- Nation colour: Blue
- SWC Wins: 3 as the Speedway of Nations (2018, 2019, 2020)

= Russia national speedway team =

The Russia national speedway team are one of the major international motorcycle speedway nations.

== History ==
=== As the Soviet Union ===
The Soviet Union speedway team (which was composed predominantly of Russian riders but also Ukrainian, Latvian and Belarus riders) first competed in the 1961 edition of the Speedway World Team Cup, where they finished second in the East European round. Throughout the history of World Team Cup, the team were regular World Cup contenders from 1961 until their final World Cup in 1983. They reached the final on 12 occasions, winning the silver medal five times, in 1964, 1966, 1971, 1972, 1975 and the bronze medals three times, in 1967, 1969 and 1973.

=== As Russia ===
Following the Dissolution of the Soviet Union at the end of 1991, the riders then competed for their new speedway nations of Russia, Ukraine and Russia.

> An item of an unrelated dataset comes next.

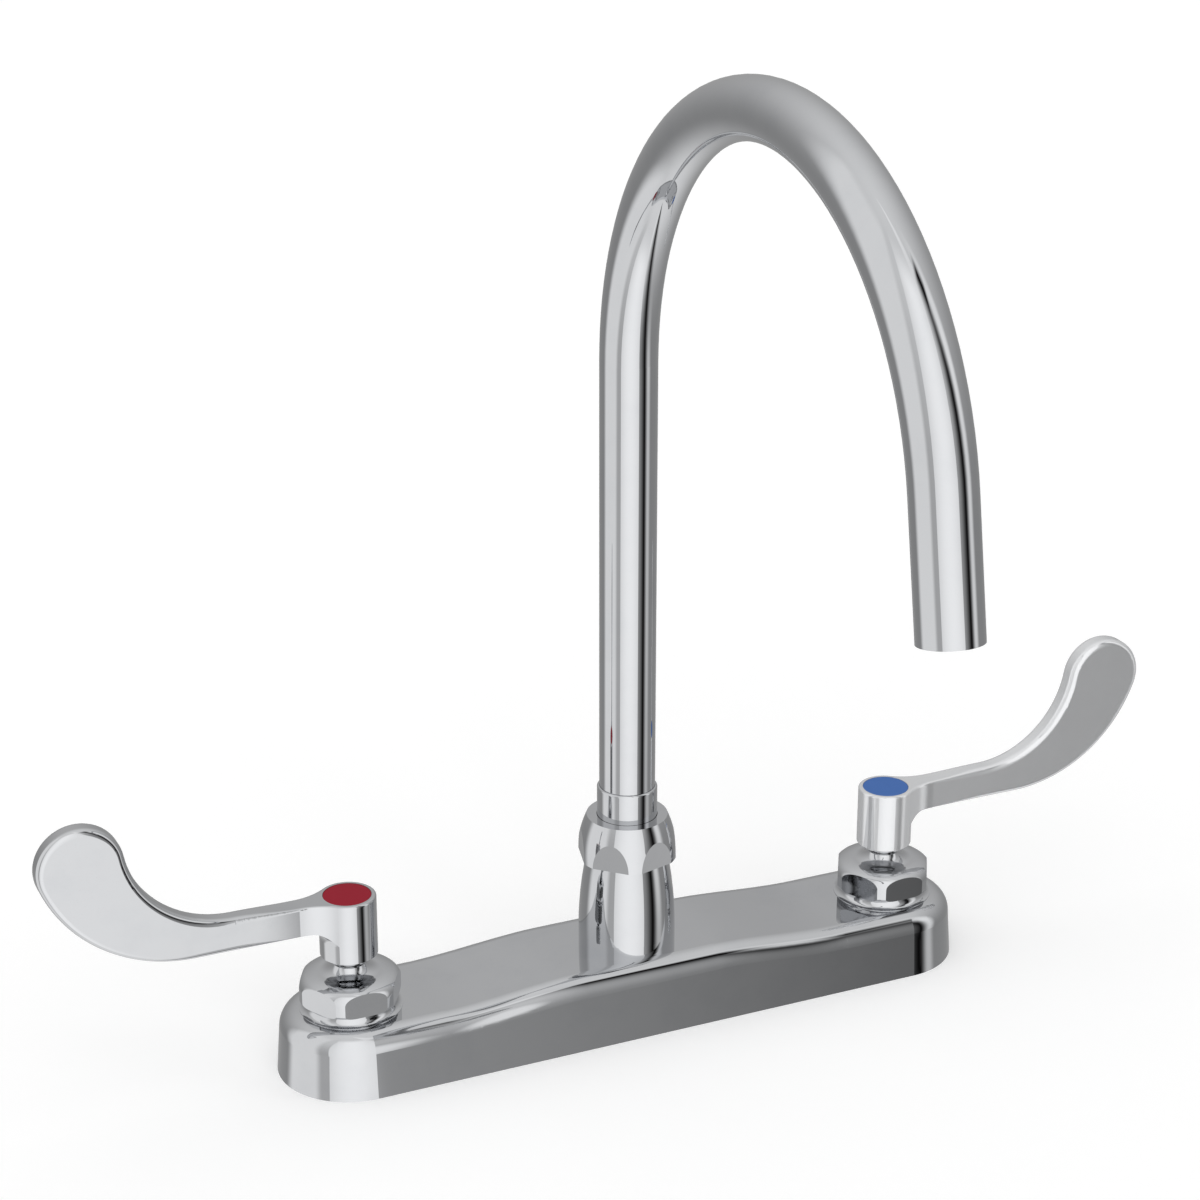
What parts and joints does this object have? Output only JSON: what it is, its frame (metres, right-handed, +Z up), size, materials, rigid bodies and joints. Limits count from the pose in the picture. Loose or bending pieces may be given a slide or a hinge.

The Russian national team first competed in the World Team Cup at the 1993 Speedway World Team Cup, finishing 1st in Group D (the fourth tier of the World Cup). They quickly established themselves as a major contender and reached the World Cup final in 1996 and winning the silver medal.
The team experienced a disappointing period from 1997 and although they regularly finished inside the top ten, it was not until 2009 that they reached a final, competing in the 2009 Speedway World Cup final. They then won bronze medala at the 2012 Speedway World Cup and the 2017 Speedway World Cup.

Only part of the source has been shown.